Circular manure system Lely Sphere received certification this morning and is now on the Rav List (Ammonia and Livestock Farming Regulations) with more than 70% emission reduction. Lely CEO André van Troost is pleased with this and calls on politicians to focus on innovation and to help pay for the purchase of the Sphere. Instead of reducing livestock.
Van Troost (photo) announced the certification this morning (Friday 1 October) at the launch of the fourth Lely Orbiter, a mini-dairy factory on its own property. The Sphere reduces nitrogen emissions by at least 70%, says Van Troost. The provisional emission factor for the Lely Sphere is 3,6 kg NH3 per cow per year, for a barn with a traditional slatted floor this is 13 kg NH3 per year.
Van Troost: "It's no secret that dairy farming is one of the major contributors to nitrogen emissions. Farmers have been working for decades to reduce them. The Sphere can help with the last bit."
'The Hague must come up with an agricultural vision'
Van Troost believes that The Hague "should come up with a vision on agriculture and be prepared to contribute to it." It doesn't help that the formation takes so long, he says. "Farmers who want to stop should be able to do so, but forced stopping is not an option for us. When the water rose, we also had the choice: either the Delta Works or we all move to Germany."
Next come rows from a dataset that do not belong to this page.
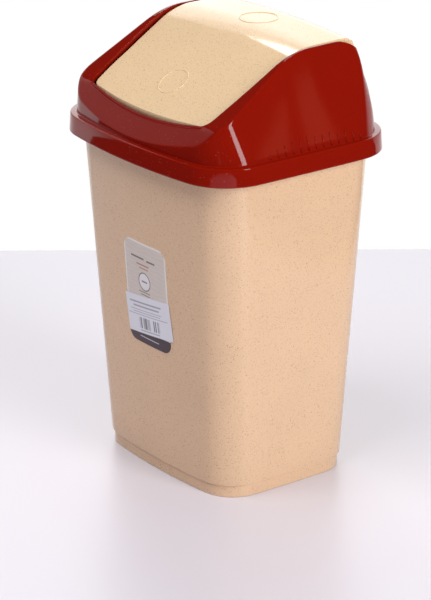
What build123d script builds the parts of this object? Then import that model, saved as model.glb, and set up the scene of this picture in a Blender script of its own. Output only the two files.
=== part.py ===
from build123d import *
import os
from math import atan2, degrees, radians, tan

os.makedirs("parts", exist_ok=True)

# Swing-lid bin in millimetres: +Z up, origin under the middle of the foot.
# The front, with the label, faces -Y; the flap swings about an axis along X.

# Bucket: foot band
foot_height = 9.6
foot_half_x = 79.0
foot_half_y = 61.6
foot_step = 1.5
foot_corner = 27.2
foot_bow = 5.8
foot_ring = 4.0
floor_lift = 2.0
floor_thickness = 2.2
step_thickness = 1.0

# Bucket: walls and rim
bucket_height = 257.6
bucket_wall = 1.8
mouth_half_x = 92.6
mouth_half_y = 79.4
mouth_corner = 29.1
mouth_bow = 10.8
side_bow = 1.1
rim_reach = 7.2
rim_thickness = 2.0
rim_drop = 8.0

# Cover: skirt and ledge
cover_wall = 1.8
skirt_gap = 0.4
skirt_pocket_draft = 0.1
skirt_flare = 0.8
skirt_height = 13.4
seat_gap = 0.2
ledge_thickness = 2.0
ledge_width = 5.2

# Cover: dome. The side view's corners are measured back from the dome's front and up from the ledge.
cheek_lean = 17.0
cheek_bow = 3.0
front_lean = 2.0
back_lean = 17.0
corner_back_lean = 3.8
dome_corner = 33.0
dome_top_corner = 10.0
least_radius = 1.5
dome_top_bow = 5.0
foot_back, foot_rise = 1.2, 4.5
shoulder_back, shoulder_rise = 15.1, 25.2
bend_back, bend_rise = 86.1, 67.5
shoulder_radius = 14.0
bend_radius = 60.0
back_radius = 20.0
back_overrun = 0.5

# Cover: mouth that the flap closes. Its sides bow out from narrower ends.
lip_back = 10.6
crown_border = 1.96
gate_front_taper = 4.7
gate_back_taper = 3.2
gate_wide_back = 88.6
gate_corner = 7.0
gate_back_rise = 28.2
return_wall = 1.6
return_depth = 6.0

# Flap. The side view of its middle is measured as the dome's is.
flap_gap = 2.0
flap_foot_rise = 20.7
flap_bend_back, flap_bend_rise = 93.8, 70.4
flap_bend_radius = 50.0
flap_back = 1.6
flap_camber = 3.0
flap_wall = 1.8
flap_web = 1.5
flap_web_depth = 6.5

# Pivot: stub axles on the flap in ears on the cover
pivot_back = 93.4
pivot_drop = 13.0
axle_radius = 3.0
axle_clearance = 0.08
axle_stand_out = 0.4
ear_radius = 7.5
ear_thickness = 1.8
collar_radius = 5.0
collar_gap = 0.3

# Round marks raised on the flap
mark_line = 0.9
mark_height = 0.4
mark_root = 0.5
front_mark_radius = 12.2
front_mark_back = 38.6
top_mark_radius = 14.4
top_mark_back = 115.1

# How far a cutting solid runs past the face that it cuts
overcut = 1.0

# Label and sticker on the front wall
label_gap = 0.05
label_thickness = 0.25
label_half_x = 25.0
label_middle_x = 2.0
label_low_z = 101.0
label_high_z = 181.0
label_corner = 8.0
sticker_width = 53.5
sticker_height = 29.2
sticker_middle = (2.8, 124.4)
sticker_turn = 6.0

# Heights and reaches that follow from the sizes above
ledge_under = bucket_height + seat_gap
ledge_z = ledge_under + ledge_thickness
skirt_low_z = ledge_z - skirt_height
rim_half_x = mouth_half_x + rim_reach
rim_half_y = mouth_half_y + rim_reach
rim_corner = mouth_corner + rim_reach
skirt_half_x = rim_half_x + skirt_gap + cover_wall
skirt_half_y = rim_half_y + skirt_gap + cover_wall
dome_half_x = skirt_half_x - ledge_width
dome_half_y = skirt_half_y - ledge_width
dome_foot = (foot_back - dome_half_y, ledge_z + foot_rise)
dome_shoulder = (shoulder_back - dome_half_y, ledge_z + shoulder_rise)
dome_bend = (bend_back - dome_half_y, ledge_z + bend_rise)
gate_half_x = dome_half_x - bend_rise * tan(radians(cheek_lean)) - crown_border
gate_front = dome_half_y - lip_back
gate_wide_y = gate_wide_back - dome_half_y
gate_back_z = ledge_z + gate_back_rise
flap_foot = (flap_gap - gate_front, ledge_z + flap_foot_rise)
flap_bend = (flap_bend_back - dome_half_y, ledge_z + flap_bend_rise)
pivot_y = pivot_back - dome_half_y
front_mark_y = front_mark_back - dome_half_y
top_mark_y = top_mark_back - dome_half_y
reach = 2 * skirt_half_x
above = 2 * flap_bend[1]


def outline(half_x, front, back, corner, bow, z, cheek=side_bow):
    """Level rounded rectangle with bowed sides."""
    side_x = half_x - cheek
    front_y, back_y = bow - front, back - bow
    middle_y = (front_y + back_y) / 2
    sides = [
        ThreePointArc((-side_x, front_y), (0, -front), (side_x, front_y)),
        ThreePointArc((side_x, front_y), (half_x, middle_y), (side_x, back_y)),
        ThreePointArc((side_x, back_y), (0, back), (-side_x, back_y)),
        ThreePointArc((-side_x, back_y), (-half_x, middle_y), (-side_x, front_y)),
    ]
    face = make_face(sides)
    return Pos(0, 0, z) * fillet(face.vertices(), corner)


def drafted(low, high):
    """Solid between two outlines with straight drafted walls."""
    return loft([low, high], ruled=True)


def wall_at(z, inset=0.0):
    """Outline of the bucket's outer wall at height z, moved inwards by inset."""
    low, high = foot_height, bucket_height
    share = (z - low) / (high - low)
    half_x = foot_half_x + foot_step + share * (mouth_half_x - foot_half_x - foot_step)
    half_y = foot_half_y + foot_step + share * (mouth_half_y - foot_half_y - foot_step)
    corner = foot_corner + foot_step + share * (mouth_corner - foot_corner - foot_step)
    bow = foot_bow + share * (mouth_bow - foot_bow)
    return outline(half_x - inset, half_y - inset, half_y - inset, corner - inset, bow, z)


def foot_at(z, inset=0.0):
    """Outline of the foot band at height z, moved inwards by inset."""
    half_y = foot_half_y - inset
    return outline(foot_half_x - inset, half_y, half_y, foot_corner - inset, foot_bow, z)


def rim_at(z, grow=0.0):
    """Outline of the rim's outer face at height z, moved outwards by grow."""
    half_y = rim_half_y + grow
    return outline(rim_half_x + grow, half_y, half_y, rim_corner + grow, mouth_bow, z)


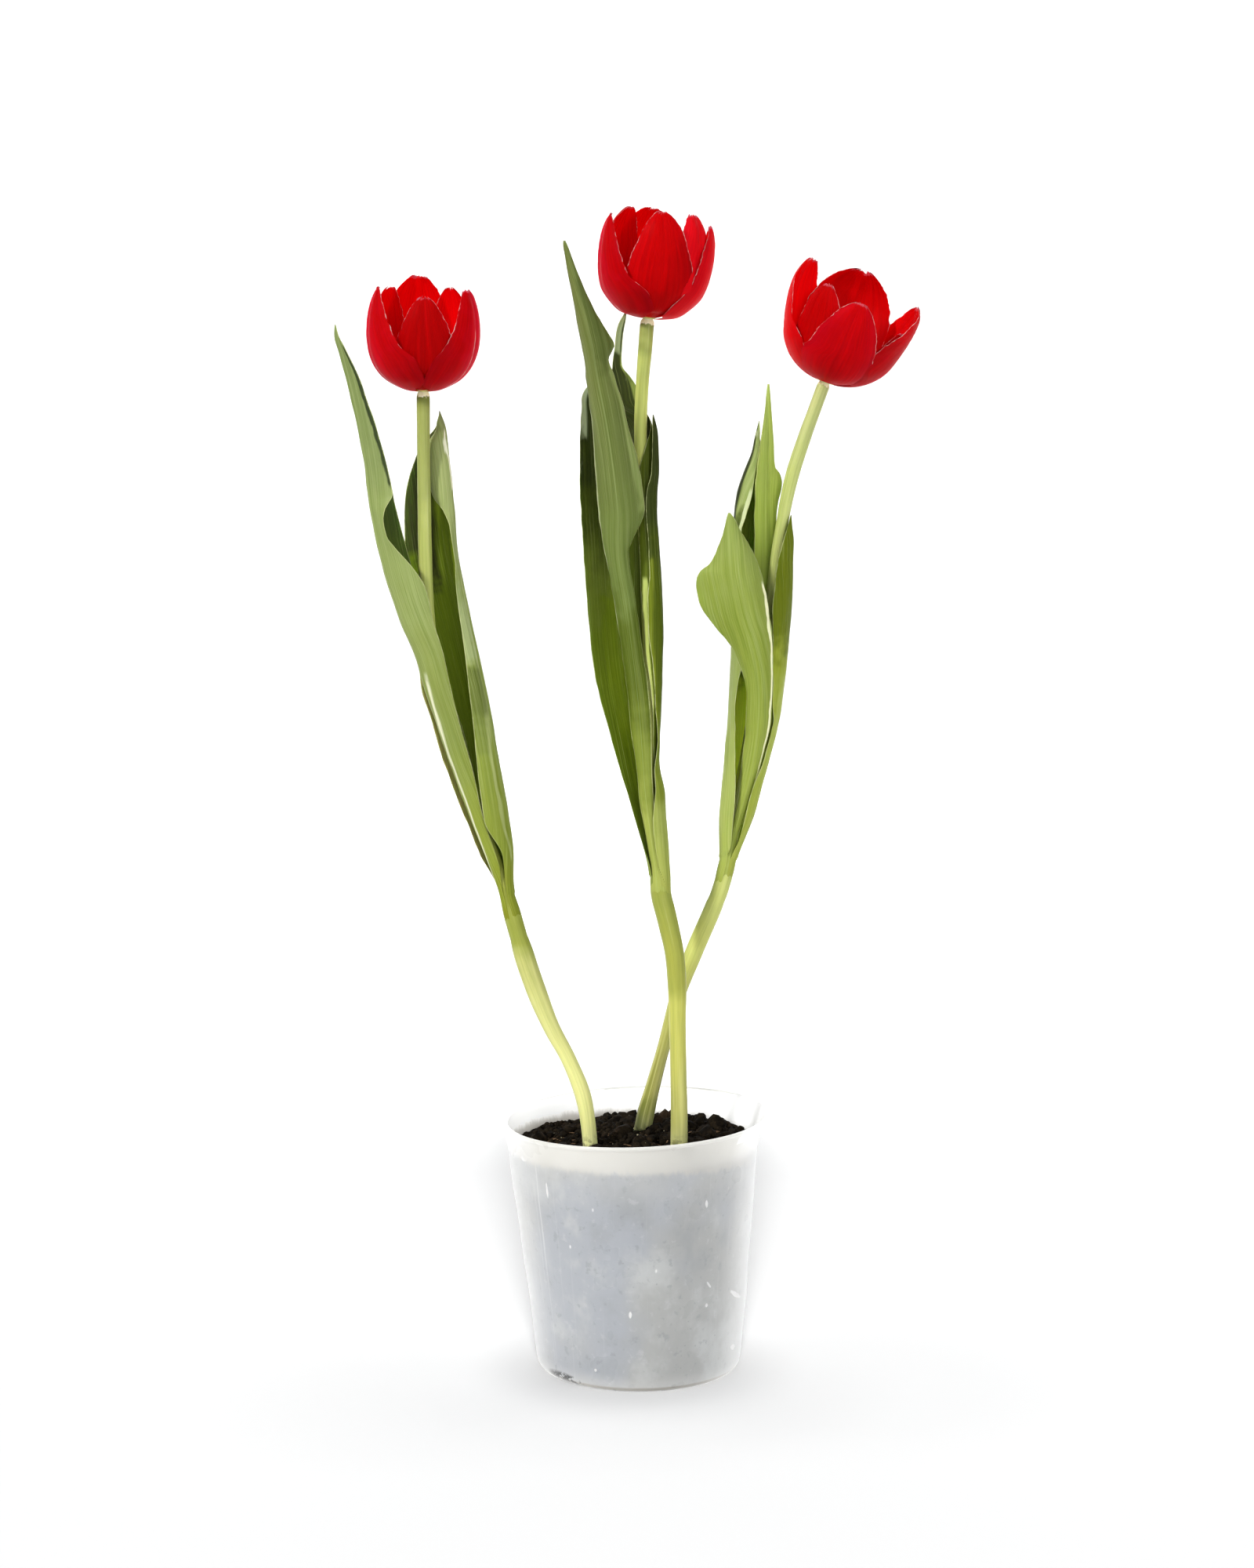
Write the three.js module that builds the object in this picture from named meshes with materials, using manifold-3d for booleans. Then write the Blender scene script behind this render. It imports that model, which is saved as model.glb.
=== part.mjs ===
import * as THREE from "three";
import { mergeVertices } from "three/addons/utils/BufferGeometryUtils.js";
import Module from "manifold-3d";

// Three red tulips in a frosted plastic nursery pot. Millimetres, +Z up.
// The origin is the middle of the pot's underside; +X is the viewer's right
// when the open side of the group faces -Y.

const wasm = await Module();
wasm.setup();

// ---------------------------------------------------------------- dimensions
const POT_HEIGHT = 116.3; // underside to rim
const POT_WALL = 1.25; // wall thickness
const POT_FLOOR = 1.4; // floor thickness
const POT_SIDES = 34; // facets round the pot
const RIM_TILT = 2.2; // rise of the rim at +X, and its fall at -X
const FOOT_RADIUS = 43; // flat part of the underside
const DRAIN_RADIUS = 4.2; // drain holes
const DRAIN_CIRCLE = 36; // centres of the drain holes
const DRAIN_HOLES = 6;
const GAP = 0.35; // clearance between neighbouring pieces
const SOIL_RIM = 103.6; // soil level at the wall
const SOIL_MOUND = 4.6; // how much higher the middle of the soil is
const LEAF_THICKNESS = 0.7;
const LEAF_EDGE = 0.42; // share of the thickness left at a leaf's edge
const PETAL_THICKNESS = 0.55;
const PETAL_EDGE = 0.5;
const STEM_SIDES = 9;
const STEM_STEPS = 26;
const BULB_HEIGHT = 46; // basal plate to nose
const BULB_RADIUS = 14.5;
const BULB_BASE = 42; // height of the basal plates above the underside
const OVARY_HEIGHT = 22;
const STAMEN_COUNT = 6;

// Outer radius of the pot at each height, and how far the soft wall is out of
// true there.
const POT_WALL_CURVE = [
  [5, 46.96, 1.0],
  [14, 47.83, 0.9],
  [32.6, 49.73, 0.7],
  [51.1, 51.63, -0.2],
  [67.8, 53.35, -0.6],
  [88.0, 55.58, -1.5],
  [100.9, 56.77, -1.7],
  [105.7, 57.46, -1.7],
  [110.1, 58.33, -1.2],
  [114.4, 59.35, -0.4],
];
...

"For every cow that you remove from the Netherlands, two are added to China", says the CEO of Lely, for which foreign expansion would also not be a bad thing financially. "Over the next ten years, worldwide milk demand will grow by 2 to 4%. It is better to produce where they do it best."
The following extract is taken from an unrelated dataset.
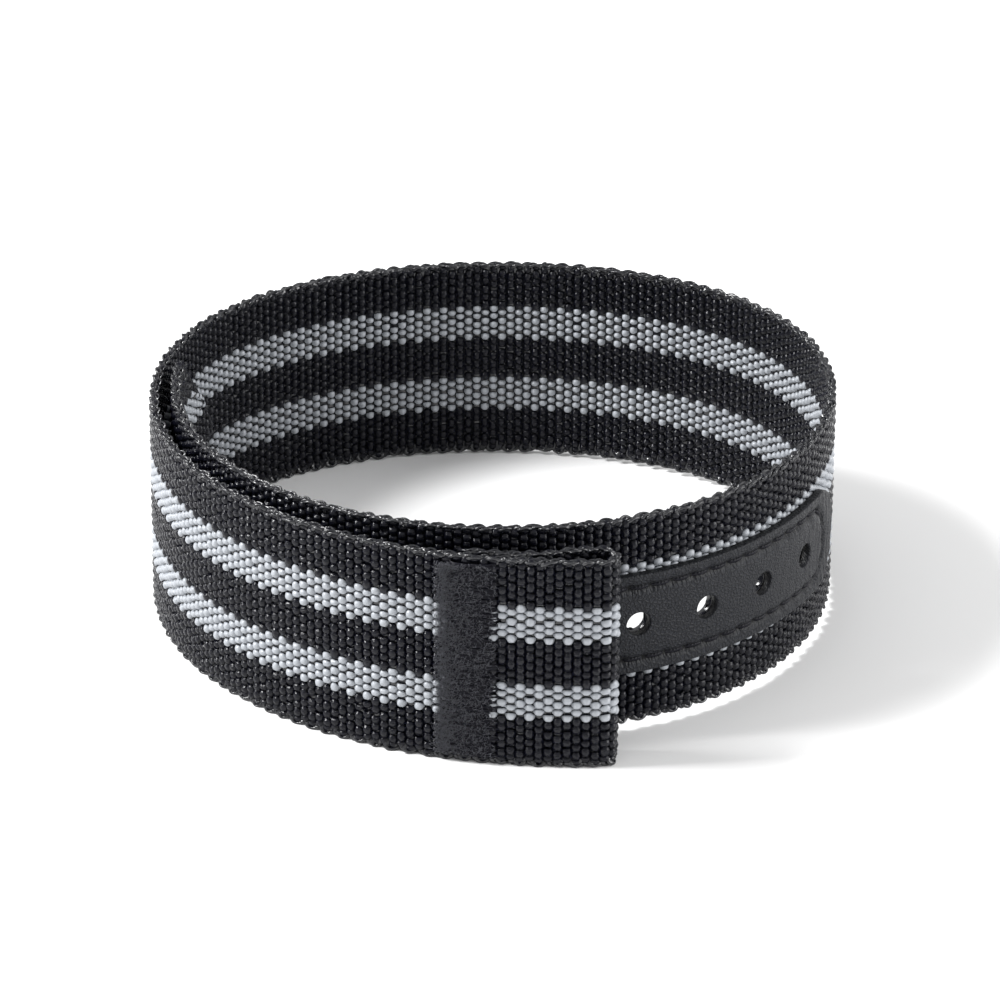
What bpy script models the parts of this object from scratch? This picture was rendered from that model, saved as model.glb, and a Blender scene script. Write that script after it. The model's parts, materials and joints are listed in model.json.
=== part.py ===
"""Canvas watch strap, coiled about one and a third turns and standing on its lower edge.

The strap is one length of striped woven webbing. Its outer end is folded back and bar tacked into a
loop for a buckle's bar. A leather patch is stitched to the outer face near the other end, and a row
of holes is punched through both. The webbing bends all along its length, so it is cut here into short
stiff lengths, with an upright hinge line in the middle of the cloth between each two.

Every piece is drawn flat first, in strap coordinates: x runs along the strap from the fold towards
the tip, y points out of the coil, and z is the height. It is then bent along the coil's centre line.
Units are metres, +Z is up, and the origin is under the middle of the part, on the floor.
"""

import math

import bmesh
import bpy
from mathutils import Vector

# Webbing
WEBBING_WIDTH = 0.0220
WEBBING_THICKNESS = 0.0010
SELVEDGE_BEVEL = 0.0002
STRAP_LENGTH = 0.2945
TIP_LENGTH = 0.0095
TIP_POWER = 1.3
TIP_STEPS = 6

# Coil, seen from above
COIL_RADIUS = 0.0354
THREE_SIDED_SHARE = 0.104
FOUR_SIDED_SHARE = 0.095
LOOP_RUN_RADIUS = 0.0490
EASE_TURN = math.radians(40.0)
FOLD_HEADING = math.radians(184.4)
INNER_LAYER_RISE = 0.0010
RISE_START = 0.0900
RISE_END = 0.2050

# Folded loop end
FLAP_LENGTH = 0.0156
LOOP_EYE = 0.0018
EYE_TAPER = 0.0090

# Bar tack
TACK_FROM_FOLD = 0.0109
TACK_LENGTH = 0.0050
TACK_HEIGHT = 0.0200
TACK_THICKNESS = 0.0002

# Leather patch and its holes
PATCH_HEIGHT = 0.0104
PATCH_THICKNESS = 0.0007
PATCH_END_DEPTH = 0.0042
PATCH_END_STEPS = 8
PATCH_START = 0.1845
PATCH_TAIL = 0.0090
HOLE_COUNT = 10
HOLE_PITCH = 0.00747
HOLE_FROM_END = 0.0080
HOLE_RADIUS = 0.0012
HOLE_SIDES = 16

# Patch seam
SEAM_INSET = 0.0014
SEAM_END_INSET = 0.0032
THREAD_WIDTH = 0.00035
THREAD_THICKNESS = 0.0003

# Clearances
SEAT_GAP = 0.0002
LAYER_CLEARANCE = 0.00025
HINGE_GAP = 0.0003

# Hinge lines
FIRST_HINGE_CLEARANCE = 0.0011
PLAIN_LENGTHS = 8
HOLES_PER_LENGTH = 3

# Facets
FACET_LENGTH = 0.0025
WALK_STEP = 0.0001
FOLD_FACETS = 8
CUT_OVERRUN = 0.0005

# Each layer step is what lies between the middles of two neighbouring turns of webbing.
LAYER_STEP = WEBBING_THICKNESS + SEAT_GAP + PATCH_THICKNESS + LAYER_CLEARANCE
LOOP_STEP = LAYER_STEP + WEBBING_THICKNESS + TACK_THICKNESS + 2.0 * SEAT_GAP
EASE_RADIUS = (LOOP_STEP - LAYER_STEP) / (1.0 - math.cos(EASE_TURN))
FOLD_RADIUS = 0.5 * (WEBBING_THICKNESS + LOOP_EYE)
FACE = 0.5 * WEBBING_THICKNESS

FIRST_HINGE = TACK_FROM_FOLD + TACK_LENGTH + FIRST_HINGE_CLEARANCE
FIRST_HOLE = PATCH_START + HOLE_FROM_END
LAST_HOLE = FIRST_HOLE + (HOLE_COUNT - 1) * HOLE_PITCH
PATCH_END = LAST_HOLE + PATCH_TAIL
PATCH_HINGE = PATCH_START - HINGE_GAP
TIP_HINGE = PATCH_END + HINGE_GAP


def unit(angle):
    """Give the plan direction that points along an angle."""
    return Vector((math.cos(angle), math.sin(angle)))


class Route:
    """A plan curve made of short straight facets, with places between them found by their length."""

    def __init__(self, lengths, points, normals):
        self.lengths = lengths
        self.points = points
        self.normals = normals

    def place(self, length, outward):
        """Give the plan point at a length along the route and a distance out of it."""
        index = 0
        last = len(self.lengths) - 2
        while index < last and self.lengths[index + 1] < length:
            index += 1
        span = self.lengths[index + 1] - self.lengths[index]
        share = (length - self.lengths[index]) / span
        point = self.points[index].lerp(self.points[index + 1], share)
        normal = self.normals[index].lerp(self.normals[index + 1], share)
        return point + outward * normal


def bend_radius(length, turn, heading):
    """Give the centre line's bend radius, the outer end being straighter than the round coil."""
    if length < FLAP_LENGTH:
        return LOOP_RUN_RADIUS
    loop_turn = FLAP_LENGTH / LOOP_RUN_RADIUS
    turn_past_loop = turn - loop_turn
    wobble = THREE_SIDED_SHARE * math.cos(3.0 * heading) + FOUR_SIDED_SHARE * math.cos(4.0 * heading)
    radius = COIL_RADIUS * (1.0 + wobble) - LAYER_STEP * turn_past_loop / math.tau
    if turn_past_loop < EASE_TURN:
        radius += EASE_RADIUS
    return radius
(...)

He calculates that taxpayers will lose more than seven times more if companies have to be bought than if the government contributes to the Sphere. He assumes an investment of around €150.000 for the Sphere. Van Troost: "The government can start with the Sphere at 200 to 300 dairy farms near Natura 2000 areas. Then you have already solved a very large part of the nitrogen problem."
Source-oriented separation
Lely Sphere is a circular manure valorisation system for the separation and reuse of mineral flows on dairy farms. A small adjustment to the slatted floor ensures separation of manure and urine. Source-oriented separation leads to less ammonia in the barn. The manure gases that arise below and just above the stable floor are captured. A filter converts the ammonia into circular nitrogen fertilizer. The system has been running at several dairy farmers for several years.